Four specific indicators will determine whether the 2026 record materializes and what competitive structure emerges from it. First, ERCOT's monthly generator interconnection status report for April 2026, due in early May: a commissioning rate below 70% of planned Q1 in-service dates would signal systemic slippage in the Texas battery and solar pipeline. Second, the EIA April 23 Electric Power Monthly release, which will carry February 2026 generation data — the first full month with both Vineyard Wind 1 and Revolution Wind partially online — and updated battery storage installation figures against the 24.3 GW annual target; a February battery storage figure below 1.5 GW would indicate the pace needed to hit 24.3 GW is not established.

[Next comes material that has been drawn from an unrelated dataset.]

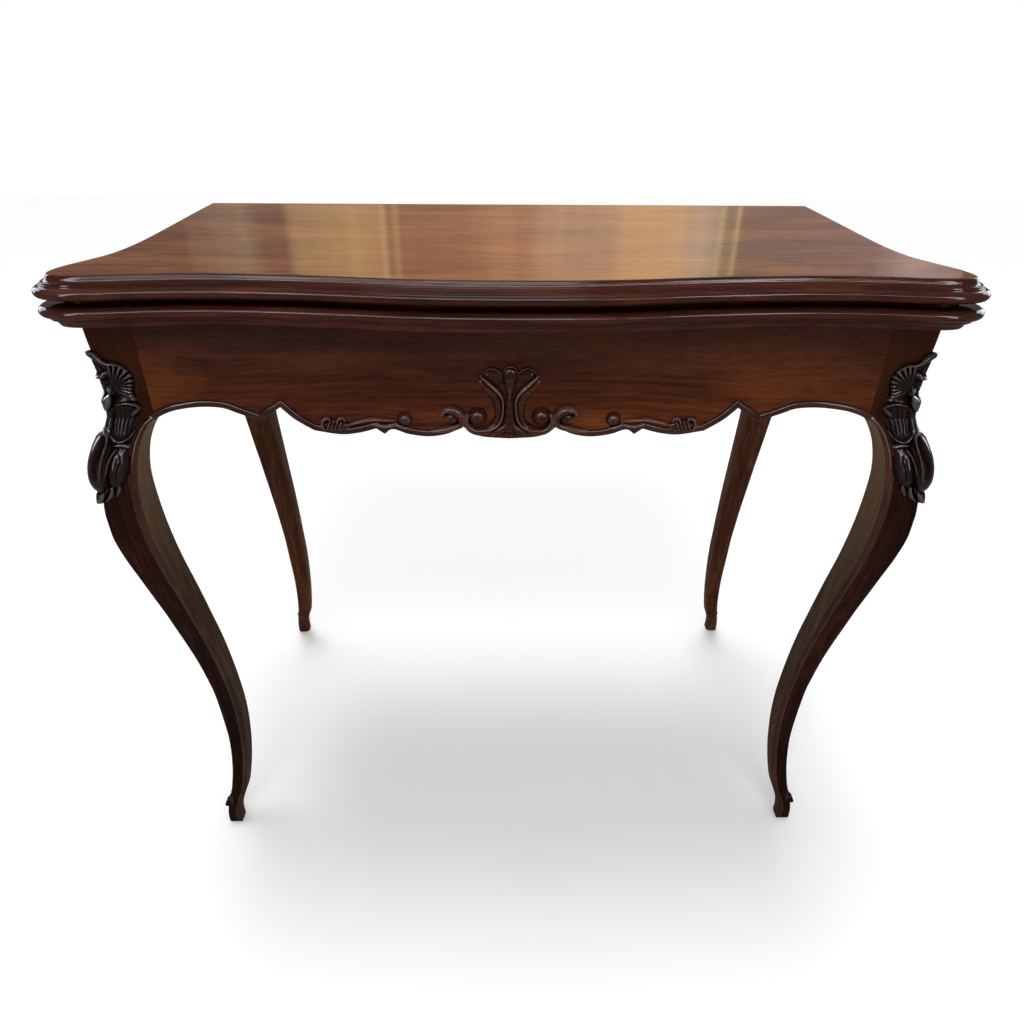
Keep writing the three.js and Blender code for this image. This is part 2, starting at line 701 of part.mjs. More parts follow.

Third, the FERC April 17 deadline for stakeholder replies in the PJM co-location proceeding: a Commission order that establishes a clear large-load interconnection pathway would materially reduce the structural bottleneck that threatens to cap the 2027 and 2028 pipelines regardless of developer demand. Fourth, the commercial operation date announcement for Vineyard Wind 1: Avangrid has stated all 62 turbines will be fully commissioned in the coming weeks; ISO New England's first full-capacity generation report from the 800 MW project will be the live grid test of whether the offshore wind supply chain can deliver at scale after years of delay.